The Alu element PCR-display methodology and Alu-specific primers described by Xing et al 28 were used for identifying species-specific Alu insertions. To prevent ascertainment bias, every cercopithecine species in this study was subject to this methodology and Alu insertion loci were identified from all species. Oligonucleotide primer pairs were initially tested using Chlorocebus aethiops DNA templates with a temperature gradient PCR (48–60°C) to determine the most appropriate annealing temperature for further analysis. All loci were screened against a primate panel that was composed of DNA samples from 12 Old World primate species (Table 1). Because the quantity of genomic DNA samples for most species is limited, all samples except Chlorocebus aethiops were subjected to whole genome amplification using the GenomiPhi genome amplification kit (Amersham, Sunnyvale, CA, USA) following the manufacturer's instructions. The amplified samples were then purified and divided into aliquots for locus-specific PCR analysis.

PCR amplification of each locus was performed as described by Xing et al 28. The resulting PCR products were run on 2% agarose gels with 0.25 μg of ethidium bromide and visualized using ultraviolet fluorescence. Detailed information for each locus including primer sequences, annealing temperature, PCR product sizes, chromosomal locations and amplification results are available on our website (supplemental table. located under "Publications") 42.

For the potentially informative loci, all PCR amplicons that appeared to have Alu insertions were subjected to sequence analysis to verify the presence of the Alu elements. Selected taxa from several uninformative loci were also sequenced to confirm the presence of the Alu elements. Individual PCR products were either directly sequenced or were cloned and sequenced as described previously 29. Sequences for each locus were aligned against rhesus monkey (when available) or human orthologous sequence obtained via the BLAT search. Sequence alignments of these loci are available from our website (supplemental table. located under "Publications") 42. The DNA sequences generated for this project have been deposited in GenBank (accession numbers DQ977747-DQ978210).

Alu insertion loci were included in phylogenetic analysis if amplicons were generated in at least seven out of the 11 cercopithecine taxa in our panel, and only 2 distinct classes of amplicons were obtained (i.e. Alu filled size and pre-integration or Alu empty size). Any primer pair that generated multiple paralogous fragments across the panel was excluded from the analysis.
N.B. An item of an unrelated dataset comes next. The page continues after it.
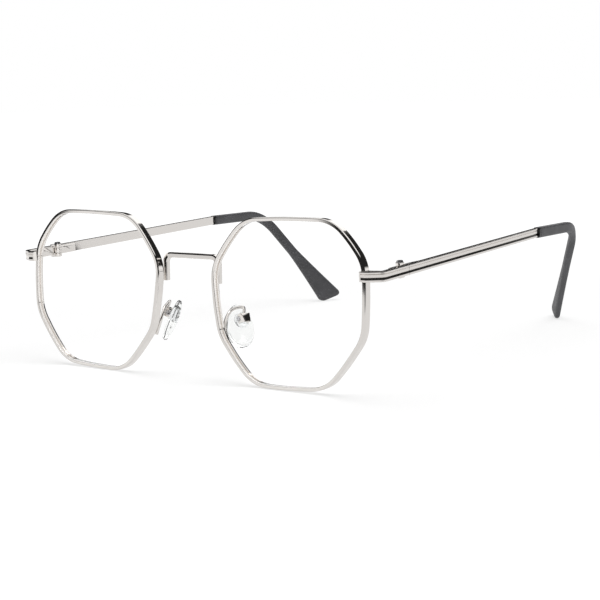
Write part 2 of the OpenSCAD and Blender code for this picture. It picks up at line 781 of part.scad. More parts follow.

We implemented an exhaustive search in PAUP* software (version 4.0b10) 43 using Dollo parsimony and designating the Pygathrix nemaeus as an outgroup taxon. Presence of the insert was coded as "1" and absence of the insert as "0". If no amplification was observed for a given locus in any taxon, the character state was coded as unknown ("?"). For loci containing adjacent independent insertion events, the independent insertions were treated as independent markers. In total, 10000 bootstrap replicates were performed on the data. A statistical test for evaluating SINE insertions based on a likelihood model 32 was also performed to assess the statistical significance of each branch of the resulting tree.